PEI, glass, textured plates, brims and rafts — how to get prints to stick (and release).

8 min read Beginner

Know Your Build Surface

The build plate is half of the adhesion equation. The common surfaces each behave differently:

  • Textured PEI (powder-coated): forgiving, great for PLA/PETG, leaves a pleasant matte finish. The most popular all-rounder.
  • Smooth PEI: strong grip and a glossy bottom, but PETG can stick too well — use a glue release.
  • Glass: dead-flat, glossy bottoms, needs glue or hairspray for grip; prints pop off as it cools.
  • Spring steel (flexible): any coating on a removable magnetic plate — flex it to release prints instead of prying.

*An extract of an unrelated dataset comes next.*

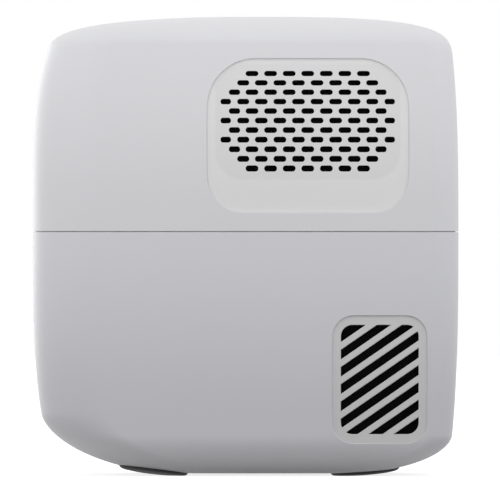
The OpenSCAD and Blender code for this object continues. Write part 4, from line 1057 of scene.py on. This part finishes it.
def board_tracks():
    """Copper tracks under the mask of a board that lies flat: runs of lines of many lengths."""
    group, given, where = shader_group("board_tracks", [("Pitch", "Float", 1.1)], ["Track", "Pad"])
    across, along = (v * 1000.0 / given["Pitch"] for v in xyz(group, where)[:2])
    run = noise(group, combined(group, across.by("FLOOR"), along * RUN_SHARE), RUN_SCALE, 1.0)
    inside = abs(across.by("FRACT") - 0.5)
    cell = Number(group, add(group, "ShaderNodeTexVoronoi", {
        "Vector": where, "Scale": TIN_SCALE, "Randomness": TIN_SPREAD}).outputs["Distance"])
    track = (run > 0.5) * (inside < TRACK_HALF)
    add(group, "NodeGroupOutput", {"Track": track, "Pad": cell < TIN_R})
    return group


LINES, RINGS, WEAVE, TRACKS = tool_lines(), axis_rings(), woven_cloth(), board_tracks()


# %% Joining an effect to a material
def effect(material, group, **values):
    """What a group puts out, placed in a material with its own values."""
    tree = material.node_tree
    return numbers(tree, add(tree, "ShaderNodeGroup", values, node_tree=group).outputs)


def rings_round(material, centre, pitch, across=(1, 1, 0)):
    """The radius and the wave of rings round an axis."""
    return effect(material, RINGS, Centre=centre, Across=across, Pitch=pitch)


def shader_of(material):
    """The tree of a material and the inputs of its Principled BSDF."""
    return material.node_tree, material.node_tree.nodes["Principled BSDF"].inputs


def paint_over(material, mask, tone, rough=None):
    """A second colour, and a second roughness where one is given, where the mask is one."""
    tree, shader = shader_of(material)
    first = shader["Base Color"].links[0].from_socket
    mixed = add(tree, "ShaderNodeMix", {0: mask, 6: first, 7: colour(tone)}, data_type="RGBA")
    tree.links.new(mixed.outputs[2], shader["Base Color"])
    if rough is not None:
        ends = {0: mask, 2: shader["Roughness"].default_value, 3: rough}
        tree.links.new(add(tree, "ShaderNodeMix", ends).outputs[0], shader["Roughness"])
    return material


def emboss(material, height, deep, strength=1.0):
    """A relief of a depth in millimetres over the bump the material already has."""
    tree, shader = shader_of(material)
    bump = add(tree, "ShaderNodeBump", {
        "Height": height, "Strength": strength, "Distance": deep * MM,
        "Normal": shader["Normal"].links[0].from_socket})
    tree.links.new(bump.outputs[0], shader["Normal"])
    return material


def dress(material, *names):
    """Gives a material to CAD nodes of the frame."""
    for name in names:
        for place_of in nodes[name].material_slots:
            place_of.material = material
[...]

The Golden Rule: Keep It Clean

Skin oils are the #1 cause of adhesion failure. Wash the plate with dish soap and warm water periodically, and wipe with isopropyl alcohol (90%+) before important prints. Avoid touching the print area with bare fingers.

If adhesion has slowly gotten worse over weeks, the plate is almost certainly just dirty — clean it before changing any settings.

When You Need Help: Brims, Rafts and Glue

For tall, small-footprint, or warp-prone prints, add bed contact:

  • Brim: a flat skirt attached to the part's edge — adds hold for tippy models, peels off easily. The first thing to try.
  • Raft: a full platform under the part — maximum adhesion and bridges an uneven bed, but uses material and can mar the bottom.
  • Glue stick / PVA: a thin layer adds grip on glass and acts as a release layer that protects smooth PEI from PETG.

Most prints need none of these once leveling and Z-offset are correct.

Releasing Prints Safely

Let the bed cool before removing — most surfaces release on their own as they contract. With a flexible plate, remove it and gently flex; never gouge a fixed surface with a metal scraper, which scratches the coating and ruins future adhesion. If a part is truly stuck, a few minutes in the freezer makes it pop free.